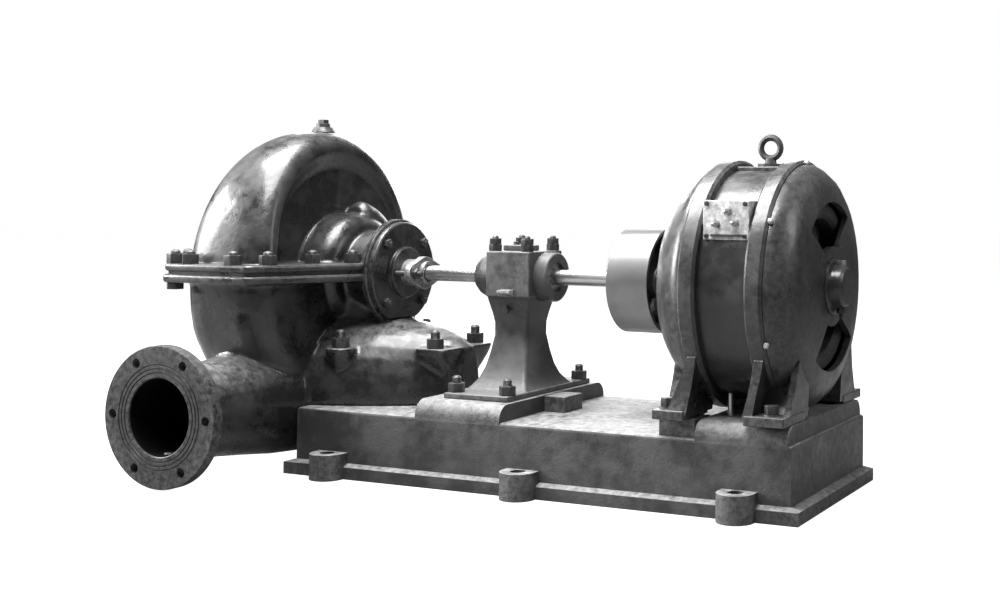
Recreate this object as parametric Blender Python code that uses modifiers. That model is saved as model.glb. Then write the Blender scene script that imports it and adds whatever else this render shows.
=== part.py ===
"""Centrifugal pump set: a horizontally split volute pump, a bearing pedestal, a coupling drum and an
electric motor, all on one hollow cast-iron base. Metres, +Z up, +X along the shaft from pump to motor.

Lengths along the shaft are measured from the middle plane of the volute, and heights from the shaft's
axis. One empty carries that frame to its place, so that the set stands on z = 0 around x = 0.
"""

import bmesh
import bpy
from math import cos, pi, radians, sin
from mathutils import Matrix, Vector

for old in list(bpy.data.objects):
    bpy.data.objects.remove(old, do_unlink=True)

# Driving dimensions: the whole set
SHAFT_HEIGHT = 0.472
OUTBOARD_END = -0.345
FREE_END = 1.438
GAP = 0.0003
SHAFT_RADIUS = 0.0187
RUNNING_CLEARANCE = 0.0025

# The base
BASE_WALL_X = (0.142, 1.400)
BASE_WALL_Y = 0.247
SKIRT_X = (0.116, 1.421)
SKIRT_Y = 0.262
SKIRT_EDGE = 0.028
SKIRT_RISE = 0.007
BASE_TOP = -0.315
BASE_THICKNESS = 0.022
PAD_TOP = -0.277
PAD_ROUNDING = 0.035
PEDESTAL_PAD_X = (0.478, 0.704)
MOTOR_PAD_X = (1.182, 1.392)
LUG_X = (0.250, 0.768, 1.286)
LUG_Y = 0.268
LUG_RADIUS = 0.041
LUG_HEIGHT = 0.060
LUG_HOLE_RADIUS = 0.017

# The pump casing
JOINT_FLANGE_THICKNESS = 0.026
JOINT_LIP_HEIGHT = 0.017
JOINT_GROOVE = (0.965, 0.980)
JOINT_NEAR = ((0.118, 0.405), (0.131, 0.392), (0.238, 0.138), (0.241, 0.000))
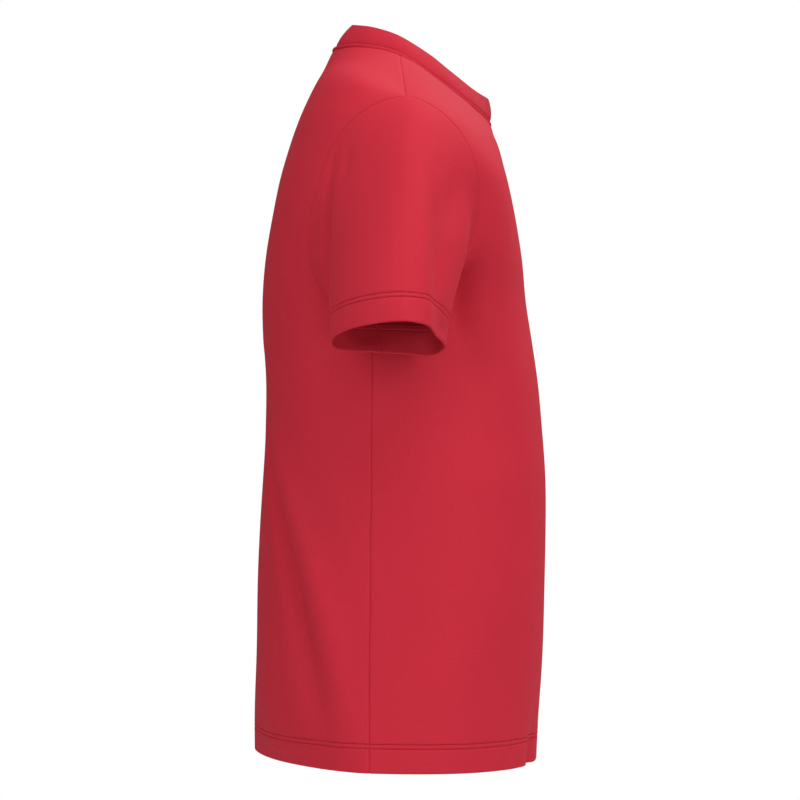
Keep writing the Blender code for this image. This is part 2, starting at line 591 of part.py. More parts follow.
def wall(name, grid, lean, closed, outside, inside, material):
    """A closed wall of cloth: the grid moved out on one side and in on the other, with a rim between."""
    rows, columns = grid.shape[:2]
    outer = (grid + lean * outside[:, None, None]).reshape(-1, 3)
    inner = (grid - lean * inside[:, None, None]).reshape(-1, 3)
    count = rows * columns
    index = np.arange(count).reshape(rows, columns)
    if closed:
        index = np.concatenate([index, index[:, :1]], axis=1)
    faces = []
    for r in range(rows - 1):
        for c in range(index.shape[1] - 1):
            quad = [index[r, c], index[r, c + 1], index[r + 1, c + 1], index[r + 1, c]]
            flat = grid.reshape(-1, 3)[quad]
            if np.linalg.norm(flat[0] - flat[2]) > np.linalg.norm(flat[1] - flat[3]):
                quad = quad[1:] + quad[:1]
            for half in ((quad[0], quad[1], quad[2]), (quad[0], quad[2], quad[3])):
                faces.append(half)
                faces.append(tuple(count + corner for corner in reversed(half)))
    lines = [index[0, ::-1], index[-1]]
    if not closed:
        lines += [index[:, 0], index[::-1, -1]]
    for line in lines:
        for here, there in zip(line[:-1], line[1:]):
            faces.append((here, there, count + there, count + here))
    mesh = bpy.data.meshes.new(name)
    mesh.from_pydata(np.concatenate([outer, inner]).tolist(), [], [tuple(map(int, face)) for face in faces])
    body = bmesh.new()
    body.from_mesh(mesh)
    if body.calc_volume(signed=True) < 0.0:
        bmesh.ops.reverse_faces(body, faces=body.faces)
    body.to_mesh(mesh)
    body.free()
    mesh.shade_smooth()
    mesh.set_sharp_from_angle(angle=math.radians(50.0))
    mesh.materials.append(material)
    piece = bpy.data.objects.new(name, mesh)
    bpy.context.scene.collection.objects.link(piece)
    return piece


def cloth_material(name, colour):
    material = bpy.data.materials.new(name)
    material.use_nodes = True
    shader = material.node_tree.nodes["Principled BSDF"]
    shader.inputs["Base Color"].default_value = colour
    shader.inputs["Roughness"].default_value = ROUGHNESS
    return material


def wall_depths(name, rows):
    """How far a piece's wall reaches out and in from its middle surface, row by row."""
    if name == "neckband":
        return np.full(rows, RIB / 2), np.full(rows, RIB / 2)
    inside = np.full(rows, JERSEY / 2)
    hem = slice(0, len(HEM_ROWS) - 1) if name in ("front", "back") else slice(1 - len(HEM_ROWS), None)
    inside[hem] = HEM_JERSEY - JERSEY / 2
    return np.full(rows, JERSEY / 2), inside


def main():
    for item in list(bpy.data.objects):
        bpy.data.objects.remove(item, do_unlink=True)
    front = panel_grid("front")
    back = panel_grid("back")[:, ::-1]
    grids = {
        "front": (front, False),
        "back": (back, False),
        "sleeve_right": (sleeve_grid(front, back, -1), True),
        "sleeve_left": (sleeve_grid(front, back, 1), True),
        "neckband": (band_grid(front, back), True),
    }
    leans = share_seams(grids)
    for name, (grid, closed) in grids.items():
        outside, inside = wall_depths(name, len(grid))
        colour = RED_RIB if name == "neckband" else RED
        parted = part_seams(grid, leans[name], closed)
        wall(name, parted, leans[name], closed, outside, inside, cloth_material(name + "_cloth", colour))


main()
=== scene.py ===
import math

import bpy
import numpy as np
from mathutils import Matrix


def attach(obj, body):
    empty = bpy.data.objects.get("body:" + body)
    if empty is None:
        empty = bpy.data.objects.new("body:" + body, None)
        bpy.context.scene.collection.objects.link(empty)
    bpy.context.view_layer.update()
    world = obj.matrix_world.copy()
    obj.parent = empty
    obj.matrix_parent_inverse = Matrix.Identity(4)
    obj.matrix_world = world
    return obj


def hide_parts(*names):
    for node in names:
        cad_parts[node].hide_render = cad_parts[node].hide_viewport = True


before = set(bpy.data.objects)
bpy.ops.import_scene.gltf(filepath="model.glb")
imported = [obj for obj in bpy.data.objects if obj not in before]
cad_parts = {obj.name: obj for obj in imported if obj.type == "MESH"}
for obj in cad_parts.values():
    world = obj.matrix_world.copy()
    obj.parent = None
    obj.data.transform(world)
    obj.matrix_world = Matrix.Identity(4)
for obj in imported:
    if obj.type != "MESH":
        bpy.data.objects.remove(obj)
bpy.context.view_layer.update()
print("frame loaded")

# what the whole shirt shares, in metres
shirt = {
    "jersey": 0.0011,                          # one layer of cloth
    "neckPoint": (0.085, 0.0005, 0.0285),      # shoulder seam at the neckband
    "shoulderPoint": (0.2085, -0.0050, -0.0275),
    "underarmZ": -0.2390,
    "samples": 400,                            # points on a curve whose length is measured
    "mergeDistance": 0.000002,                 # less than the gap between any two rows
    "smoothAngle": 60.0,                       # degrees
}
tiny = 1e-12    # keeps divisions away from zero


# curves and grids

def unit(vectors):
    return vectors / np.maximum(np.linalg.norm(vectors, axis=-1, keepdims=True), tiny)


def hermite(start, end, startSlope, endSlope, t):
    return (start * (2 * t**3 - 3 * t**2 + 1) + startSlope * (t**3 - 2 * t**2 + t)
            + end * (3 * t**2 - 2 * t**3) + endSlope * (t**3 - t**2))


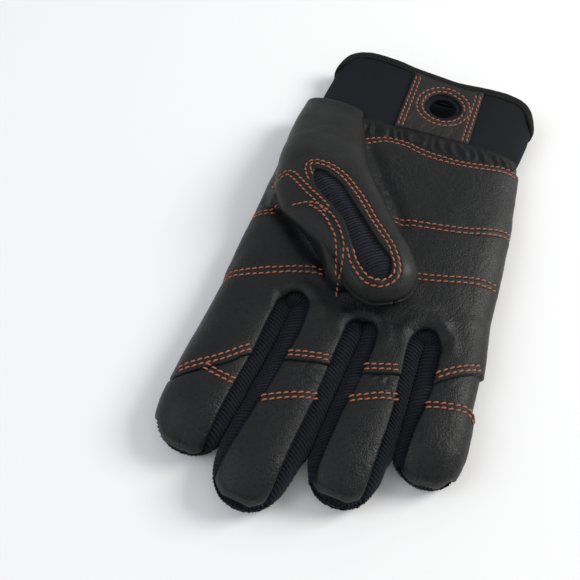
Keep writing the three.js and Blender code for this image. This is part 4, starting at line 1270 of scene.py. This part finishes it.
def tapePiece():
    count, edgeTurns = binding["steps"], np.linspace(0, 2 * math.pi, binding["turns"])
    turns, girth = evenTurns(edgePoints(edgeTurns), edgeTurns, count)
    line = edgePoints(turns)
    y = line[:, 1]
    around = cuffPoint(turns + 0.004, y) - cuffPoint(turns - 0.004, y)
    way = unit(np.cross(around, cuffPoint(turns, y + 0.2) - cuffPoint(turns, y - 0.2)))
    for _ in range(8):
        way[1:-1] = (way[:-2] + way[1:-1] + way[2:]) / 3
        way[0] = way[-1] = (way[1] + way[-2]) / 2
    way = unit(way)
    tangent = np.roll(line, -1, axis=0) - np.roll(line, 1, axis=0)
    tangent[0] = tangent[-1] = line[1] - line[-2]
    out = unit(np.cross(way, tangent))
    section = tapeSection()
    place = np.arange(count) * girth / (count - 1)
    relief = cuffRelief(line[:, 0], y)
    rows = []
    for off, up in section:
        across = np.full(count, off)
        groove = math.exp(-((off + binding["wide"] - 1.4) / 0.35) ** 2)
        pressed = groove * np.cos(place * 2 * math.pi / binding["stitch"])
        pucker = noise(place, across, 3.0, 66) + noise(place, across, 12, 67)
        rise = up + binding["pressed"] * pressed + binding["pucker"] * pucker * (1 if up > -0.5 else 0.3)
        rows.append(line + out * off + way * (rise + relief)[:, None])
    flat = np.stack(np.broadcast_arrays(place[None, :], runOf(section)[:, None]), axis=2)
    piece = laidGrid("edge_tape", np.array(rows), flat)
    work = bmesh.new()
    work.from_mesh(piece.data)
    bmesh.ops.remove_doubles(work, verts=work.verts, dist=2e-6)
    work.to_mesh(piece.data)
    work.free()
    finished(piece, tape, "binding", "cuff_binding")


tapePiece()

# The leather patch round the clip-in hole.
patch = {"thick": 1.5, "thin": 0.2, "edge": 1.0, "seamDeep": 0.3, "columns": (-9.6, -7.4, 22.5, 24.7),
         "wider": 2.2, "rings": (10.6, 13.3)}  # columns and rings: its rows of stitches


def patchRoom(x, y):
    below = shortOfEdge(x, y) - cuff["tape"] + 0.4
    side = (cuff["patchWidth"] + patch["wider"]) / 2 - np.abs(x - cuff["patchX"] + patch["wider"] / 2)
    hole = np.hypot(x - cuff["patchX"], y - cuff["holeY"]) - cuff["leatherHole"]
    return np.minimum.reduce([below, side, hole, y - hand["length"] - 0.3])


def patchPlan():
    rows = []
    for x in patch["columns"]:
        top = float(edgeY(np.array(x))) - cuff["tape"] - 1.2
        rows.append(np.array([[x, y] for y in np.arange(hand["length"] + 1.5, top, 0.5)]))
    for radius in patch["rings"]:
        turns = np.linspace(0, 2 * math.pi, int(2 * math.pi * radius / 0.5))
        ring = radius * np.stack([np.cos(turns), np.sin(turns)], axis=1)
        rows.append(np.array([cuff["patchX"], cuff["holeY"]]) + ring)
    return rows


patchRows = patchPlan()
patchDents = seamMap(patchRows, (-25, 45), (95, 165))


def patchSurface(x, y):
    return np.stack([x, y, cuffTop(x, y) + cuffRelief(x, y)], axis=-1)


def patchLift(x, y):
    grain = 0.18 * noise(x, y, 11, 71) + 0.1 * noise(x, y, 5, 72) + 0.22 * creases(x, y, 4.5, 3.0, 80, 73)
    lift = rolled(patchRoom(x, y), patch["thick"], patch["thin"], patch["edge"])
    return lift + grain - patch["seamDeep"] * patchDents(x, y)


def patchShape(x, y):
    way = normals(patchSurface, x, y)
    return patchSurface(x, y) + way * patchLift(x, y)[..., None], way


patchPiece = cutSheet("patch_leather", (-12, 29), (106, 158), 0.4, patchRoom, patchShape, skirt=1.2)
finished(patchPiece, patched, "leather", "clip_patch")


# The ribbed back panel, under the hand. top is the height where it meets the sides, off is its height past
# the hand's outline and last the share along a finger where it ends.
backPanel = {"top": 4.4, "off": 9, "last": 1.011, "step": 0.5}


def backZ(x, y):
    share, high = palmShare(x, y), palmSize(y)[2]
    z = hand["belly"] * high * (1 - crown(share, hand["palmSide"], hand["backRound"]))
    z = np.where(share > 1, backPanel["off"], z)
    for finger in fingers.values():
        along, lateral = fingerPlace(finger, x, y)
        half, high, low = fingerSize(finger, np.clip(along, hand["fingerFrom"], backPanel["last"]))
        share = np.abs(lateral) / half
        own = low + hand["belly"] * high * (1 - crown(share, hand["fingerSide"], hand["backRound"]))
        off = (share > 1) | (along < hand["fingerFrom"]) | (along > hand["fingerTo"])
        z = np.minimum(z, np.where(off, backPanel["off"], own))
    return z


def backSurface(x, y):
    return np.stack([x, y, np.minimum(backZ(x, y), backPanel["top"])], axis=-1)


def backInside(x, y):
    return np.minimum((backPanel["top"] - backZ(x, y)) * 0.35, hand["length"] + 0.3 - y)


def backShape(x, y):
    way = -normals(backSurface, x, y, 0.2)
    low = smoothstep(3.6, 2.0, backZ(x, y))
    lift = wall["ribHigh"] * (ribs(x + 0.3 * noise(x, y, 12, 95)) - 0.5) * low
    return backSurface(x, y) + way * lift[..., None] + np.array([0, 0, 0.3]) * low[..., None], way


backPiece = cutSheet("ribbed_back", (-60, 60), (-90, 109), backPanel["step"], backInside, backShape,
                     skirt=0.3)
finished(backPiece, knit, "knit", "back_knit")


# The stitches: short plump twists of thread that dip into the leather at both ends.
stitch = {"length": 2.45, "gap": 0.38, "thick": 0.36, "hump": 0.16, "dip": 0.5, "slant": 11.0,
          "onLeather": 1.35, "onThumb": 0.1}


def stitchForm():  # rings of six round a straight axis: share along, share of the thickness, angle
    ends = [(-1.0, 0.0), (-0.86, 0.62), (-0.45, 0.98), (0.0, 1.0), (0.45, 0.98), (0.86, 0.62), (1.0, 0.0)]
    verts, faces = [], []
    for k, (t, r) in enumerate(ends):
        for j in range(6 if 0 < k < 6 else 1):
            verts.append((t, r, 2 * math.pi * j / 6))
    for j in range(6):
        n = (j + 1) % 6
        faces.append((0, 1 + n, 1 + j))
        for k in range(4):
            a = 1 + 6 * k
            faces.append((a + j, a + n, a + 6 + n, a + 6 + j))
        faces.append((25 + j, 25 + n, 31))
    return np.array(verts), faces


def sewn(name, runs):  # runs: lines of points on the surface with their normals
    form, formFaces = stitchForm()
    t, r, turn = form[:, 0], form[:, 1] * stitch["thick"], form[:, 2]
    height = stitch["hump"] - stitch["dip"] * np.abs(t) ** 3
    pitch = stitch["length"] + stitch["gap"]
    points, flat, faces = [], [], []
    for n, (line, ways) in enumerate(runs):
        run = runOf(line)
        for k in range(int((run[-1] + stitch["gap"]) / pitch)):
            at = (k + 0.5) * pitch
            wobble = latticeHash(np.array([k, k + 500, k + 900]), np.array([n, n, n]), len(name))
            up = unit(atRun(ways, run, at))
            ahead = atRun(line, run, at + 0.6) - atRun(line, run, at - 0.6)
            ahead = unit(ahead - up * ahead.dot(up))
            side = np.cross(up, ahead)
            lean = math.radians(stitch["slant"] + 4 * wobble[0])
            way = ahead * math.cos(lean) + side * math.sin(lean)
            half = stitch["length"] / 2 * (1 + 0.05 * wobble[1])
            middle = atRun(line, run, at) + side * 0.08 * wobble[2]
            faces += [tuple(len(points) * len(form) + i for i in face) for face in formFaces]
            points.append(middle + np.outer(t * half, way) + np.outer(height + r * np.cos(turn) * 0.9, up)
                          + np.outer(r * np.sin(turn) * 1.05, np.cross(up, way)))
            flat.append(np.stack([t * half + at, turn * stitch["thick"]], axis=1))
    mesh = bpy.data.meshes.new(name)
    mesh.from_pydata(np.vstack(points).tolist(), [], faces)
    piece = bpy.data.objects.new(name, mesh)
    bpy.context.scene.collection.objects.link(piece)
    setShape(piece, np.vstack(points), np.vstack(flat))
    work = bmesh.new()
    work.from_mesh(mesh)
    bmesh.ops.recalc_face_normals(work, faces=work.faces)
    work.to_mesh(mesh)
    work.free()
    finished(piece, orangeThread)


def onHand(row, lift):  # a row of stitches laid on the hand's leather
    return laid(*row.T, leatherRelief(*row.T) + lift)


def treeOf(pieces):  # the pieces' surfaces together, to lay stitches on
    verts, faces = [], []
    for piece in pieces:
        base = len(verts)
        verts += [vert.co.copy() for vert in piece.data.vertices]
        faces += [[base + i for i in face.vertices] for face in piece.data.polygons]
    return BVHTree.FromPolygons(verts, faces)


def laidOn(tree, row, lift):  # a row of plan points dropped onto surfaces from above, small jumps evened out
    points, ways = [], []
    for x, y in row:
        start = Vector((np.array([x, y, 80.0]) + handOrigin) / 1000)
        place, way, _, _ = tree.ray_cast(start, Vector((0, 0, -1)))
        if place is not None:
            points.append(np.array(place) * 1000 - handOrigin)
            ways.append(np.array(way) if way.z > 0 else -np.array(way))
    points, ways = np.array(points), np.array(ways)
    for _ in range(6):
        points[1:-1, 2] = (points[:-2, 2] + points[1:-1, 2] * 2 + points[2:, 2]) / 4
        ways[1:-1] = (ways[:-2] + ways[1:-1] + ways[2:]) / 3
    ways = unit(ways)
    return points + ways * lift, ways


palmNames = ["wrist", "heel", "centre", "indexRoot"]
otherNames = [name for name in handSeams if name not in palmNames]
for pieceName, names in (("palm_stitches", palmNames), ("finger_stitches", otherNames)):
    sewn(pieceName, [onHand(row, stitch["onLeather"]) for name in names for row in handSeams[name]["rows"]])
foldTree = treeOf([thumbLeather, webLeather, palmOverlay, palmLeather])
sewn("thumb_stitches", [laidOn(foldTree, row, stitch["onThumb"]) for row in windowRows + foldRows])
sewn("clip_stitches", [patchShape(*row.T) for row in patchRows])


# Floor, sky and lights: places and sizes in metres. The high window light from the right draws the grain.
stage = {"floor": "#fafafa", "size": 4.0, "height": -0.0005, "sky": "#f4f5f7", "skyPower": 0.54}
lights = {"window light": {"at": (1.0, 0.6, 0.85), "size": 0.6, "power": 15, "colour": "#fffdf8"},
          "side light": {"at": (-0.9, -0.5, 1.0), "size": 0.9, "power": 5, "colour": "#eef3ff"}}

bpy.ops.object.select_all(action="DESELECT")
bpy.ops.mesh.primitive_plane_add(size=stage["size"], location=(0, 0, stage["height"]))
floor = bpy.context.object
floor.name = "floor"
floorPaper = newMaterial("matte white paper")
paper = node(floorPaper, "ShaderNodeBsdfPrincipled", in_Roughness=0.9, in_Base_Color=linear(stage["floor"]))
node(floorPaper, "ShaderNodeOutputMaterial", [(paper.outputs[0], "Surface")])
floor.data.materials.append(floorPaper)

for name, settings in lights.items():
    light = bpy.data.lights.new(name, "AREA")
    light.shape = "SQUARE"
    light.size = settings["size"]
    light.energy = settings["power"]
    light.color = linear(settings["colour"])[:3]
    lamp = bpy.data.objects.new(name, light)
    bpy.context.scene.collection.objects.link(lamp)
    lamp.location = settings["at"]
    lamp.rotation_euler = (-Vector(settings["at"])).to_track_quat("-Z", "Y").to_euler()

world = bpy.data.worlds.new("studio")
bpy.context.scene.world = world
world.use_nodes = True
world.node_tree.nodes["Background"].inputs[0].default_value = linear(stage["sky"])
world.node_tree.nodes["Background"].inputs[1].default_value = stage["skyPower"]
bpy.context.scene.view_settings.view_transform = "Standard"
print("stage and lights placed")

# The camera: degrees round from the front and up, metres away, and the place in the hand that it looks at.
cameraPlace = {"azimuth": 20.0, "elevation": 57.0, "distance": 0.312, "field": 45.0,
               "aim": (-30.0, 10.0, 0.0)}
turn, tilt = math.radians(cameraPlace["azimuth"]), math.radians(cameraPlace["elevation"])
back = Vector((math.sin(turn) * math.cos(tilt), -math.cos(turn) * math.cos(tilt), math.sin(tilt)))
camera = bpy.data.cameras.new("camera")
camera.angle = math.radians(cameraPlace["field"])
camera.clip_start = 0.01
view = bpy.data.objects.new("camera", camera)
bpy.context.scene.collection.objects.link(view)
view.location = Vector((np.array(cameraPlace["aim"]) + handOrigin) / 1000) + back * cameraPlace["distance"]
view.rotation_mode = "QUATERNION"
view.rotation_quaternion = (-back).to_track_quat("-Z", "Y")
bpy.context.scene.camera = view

(DIRECTIVE): Take the lines from the first line of the records through the line holding "electric motor, all", both included, and please reproduce them exactly with nothing added.

(EXERCISE RESPONSE):
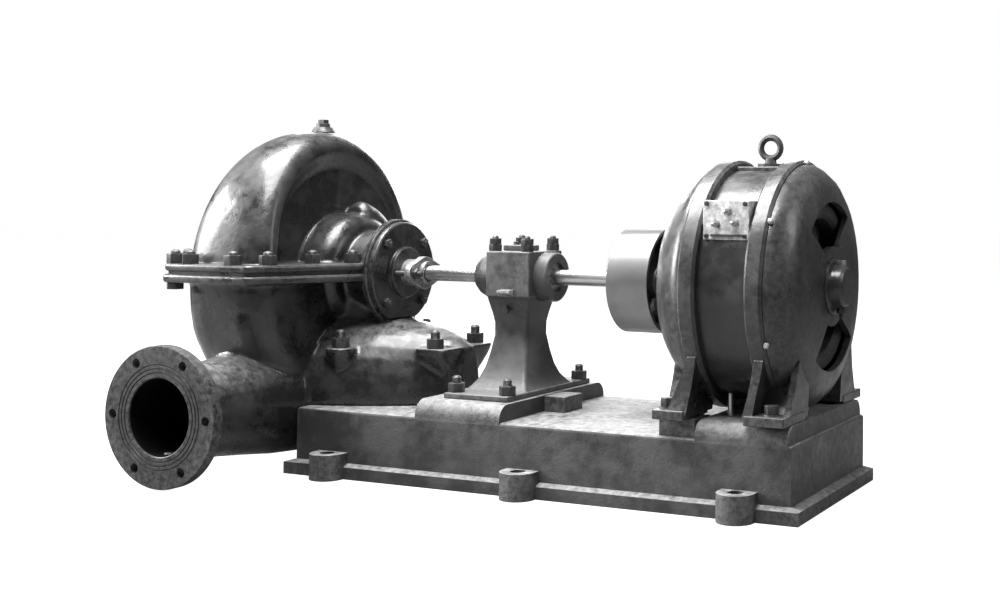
Recreate this object as parametric Blender Python code that uses modifiers. That model is saved as model.glb. Then write the Blender scene script that imports it and adds whatever else this render shows.
=== part.py ===
"""Centrifugal pump set: a horizontally split volute pump, a bearing pedestal, a coupling drum and an
electric motor, all on one hollow cast-iron base. Metres, +Z up, +X along the shaft from pump to motor.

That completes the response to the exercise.